应选择何种多模态模型进行分类？先前研究指出，答案在于CLIP式的对比视觉语言模型（VLM），因其在零样本分类任务中表现卓越。相比之下，大型多模态模型（LMM）更适用于复杂任务。本文提出，这一结论忽略了LMM的一项重要能力——上下文学习。我们在多个封闭世界分类数据集上对前沿LMM进行基准测试，发现尽管其零样本性能低于CLIP，但配备少量上下文示例的LMM可匹配甚至超越带有缓存适配器的对比VLM（后者可视为VLM的“上下文学习”等效形式）。我们将该分析拓展至开放世界场景，其中LMM的生成式特性使其更适配此类任务。在这一挑战性场景下，当上下文信息不完善时，LMM表现欠佳。为解决该问题，我们提出CIRCLE——一种无需训练的简易方法，通过为上下文示例分配伪标签，并利用可用上下文自身进行迭代优化。大量实验表明，CIRCLE为开放世界分类建立了稳健基准，其性能超越VLM同类方法，彰显了LMM作为统一分类器的潜力，成为专用模型的灵活替代方案。

English

Which multimodal model should we use for classification? Previous studies suggest that the answer lies in CLIP-like contrastive Vision-Language Models (VLMs), due to their remarkable performance in zero-shot classification. In contrast, Large Multimodal Models (LMM) are more suitable for complex tasks. In this work, we argue that this answer overlooks an important capability of LMMs: in-context learning.

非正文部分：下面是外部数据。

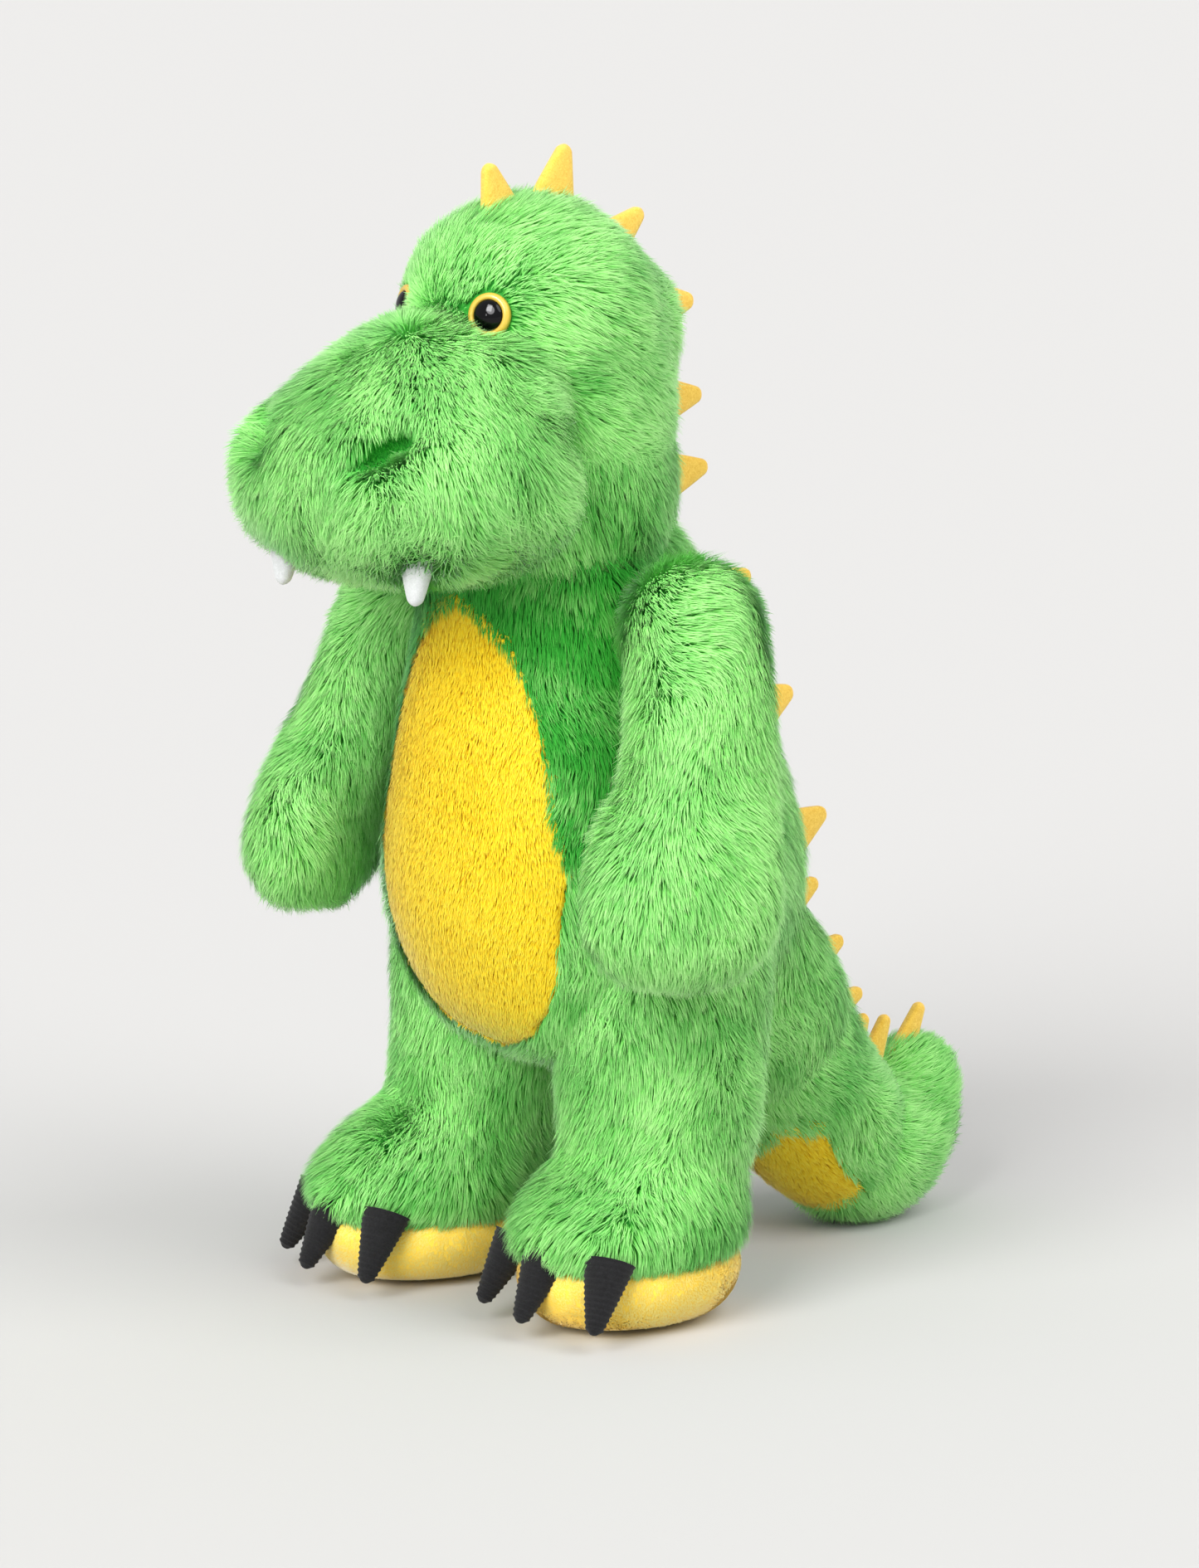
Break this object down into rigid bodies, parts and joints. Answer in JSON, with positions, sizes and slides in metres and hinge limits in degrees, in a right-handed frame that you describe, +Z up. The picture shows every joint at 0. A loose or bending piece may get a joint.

We benchmark state-of-the-art LMMs on diverse datasets for closed-world classification and find that, although their zero-shot performance is lower than CLIP's, LMMs with a few in-context examples can match or even surpass contrastive VLMs with cache-based adapters, their "in-context" equivalent. We extend this analysis to the open-world setting, where the generative nature of LMMs makes them more suitable for the task. In this challenging scenario, LMMs struggle whenever provided with imperfect context information. To address this issue, we propose CIRCLE, a simple training-free method that assigns pseudo-labels to in-context examples, iteratively refining them with the available context itself. Through extensive experiments, we show that CIRCLE establishes a robust baseline for open-world classification, surpassing VLM counterparts and highlighting the potential of LMMs to serve as unified classifiers, and a flexible alternative to specialized models.